# virgin cork bark



## flatleftreartire (Mar 7, 2007)

can anyone recomend a site or store to purchase cork bark at a fair price?and has anyone used cork bark as a substrate?and i have been looking around and see that some sites sel the cork bark in bulk has anone done this yet thanks for your input craig


----------



## DartMan (Nov 29, 2005)

Black Jungle sells cork bark by the pound via mail order, not sure of their pricing though. 

"That Fish Place" just started selling it! They have a nice selection of flats and curls to choose from. I believe they sell it for $7.99 / pound.
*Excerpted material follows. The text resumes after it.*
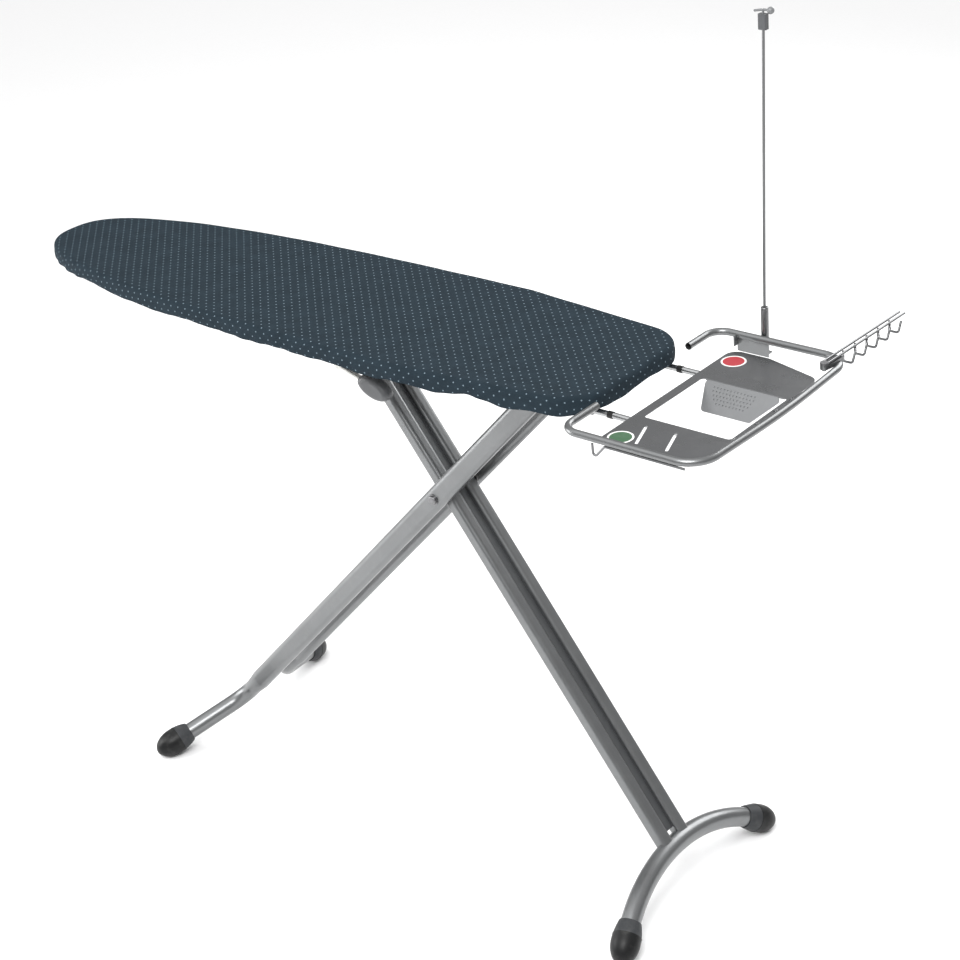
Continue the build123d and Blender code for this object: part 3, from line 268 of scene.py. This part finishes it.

IMHO, I don't think cork would be a good substrate. Cork kind of repells water, hence, it floats. I think water would drain right down through it to quickly and into the gravel or false bottom, thus not retaining any water for the roots of the plants to suck up any water.

Good Luck!


----------



## Dancing frogs (Feb 20, 2004)

I highly recomend Josh's frogs...
Not only can you view the actual pieces for sale, but if you order early in the week, you will usually have you're order by the end of the week.


----------



## DartMan (Nov 29, 2005)

Good one Brian! I TOTALLY forgot about Josh's Frogs: http://www.joshsfrogs.com

I ordered a bunch of FF containers and some of that new springtail food he's selling just two weeks ago. Josh ships SUPER FAST! You'll be please with Josh.

I order my driftwood from him for the very same reason Brian said, .... you can see the exact piece you're ordering.


Good Luck Craig!


----------



## flatleftreartire (Mar 7, 2007)

*cork bark*

hay i found the greatest place to get cork bark.today i went to maryland cork company where i meet Leo.he has been the plant manager there for 35 years.he give me a run down on ow it all works and allowed me topick out all i wanted.eyes where alotbigger thank my tanks so i have left overs in the trade section.but i got pck over from thosds on tp of thousands of virgin bark.then Leo took me n a tour and i got to see it from off the truck..mryland cork is the only company in the usa to ground cork.so everything made from cork comes from them according to leo.i was able to get peices that were perfecly flat to perfectly round i wish i knew how my camera worked to show everyone.but if you need to buy cork Leo hadtold me he will hand sellect what ever you think youwant from cover in moss ad fungus to clean from roud to curved to thin to thick man it was just so amazing.i do have quit a bit left over but all in al it was less than 4 bucks lb so if you need any cork i will ship it to you and my wife works at fedx and she gets a great discount and i will pass it along to you


----------



## DartMan (Nov 29, 2005)

Craig,

That's TOO awesome! Don't you love it when you make a find like that?

Thanks for sharing your adventure and find!


----------



## Rambo67 (Jun 12, 2006)

Whoa! Where in MD is said cork place?


----------



## SMenigoz (Feb 17, 2004)

Rambo67 said:


> Whoa! Where in MD is said cork place?


Chesapeake Cork
Towson, MD
He's got a warehouse up near the Delaware border.


Scott


----------



## Rambo67 (Jun 12, 2006)

Thanks Scott, Ill have to go check it out.


----------



## DartMan (Nov 29, 2005)

Ah, are you sure this is the same place?

I researched "Maryland Cork" and came up with this in Elkton, MD: http://www.marylandcork.com/


----------



## Rambo67 (Jun 12, 2006)

Hmmm....Ill have to call them both up, but towson is a mere 10 minutes away from me.


----------



## flatleftreartire (Mar 7, 2007)

*maryland cork*

hay guys and gals it is maryland cork in elkton maryland. http://www.marylandcork.com they will ship to you and Leo the plant manager dosnt seem to mind picking trough the pileon top of piles to find you the perfecgt peice.he was just a great person.i almost want to go buy more just to pick over it again.they also had the background cork.it was flat as can be.1 case left.it was compressed to be perfectly flat.it had the look of cork bark but not the nooks and cranies of the bark it self he said that a gentleman had odered it and never came to get it so if you wanted to do the whole back of you tank with this cool stuff you could in just one peice...and it was really cheap.....so hay lets use up what i have left over and tehn we can(i)can go back and get more .......craig


----------



## SMenigoz (Feb 17, 2004)

I'm hung on the title of this thread..._virgin_ cork?? :? 
To stir the pot generated in another thread, does this differ from _proven_ cork?? 

:wink: 
Scott

...too much time on my hands today...


----------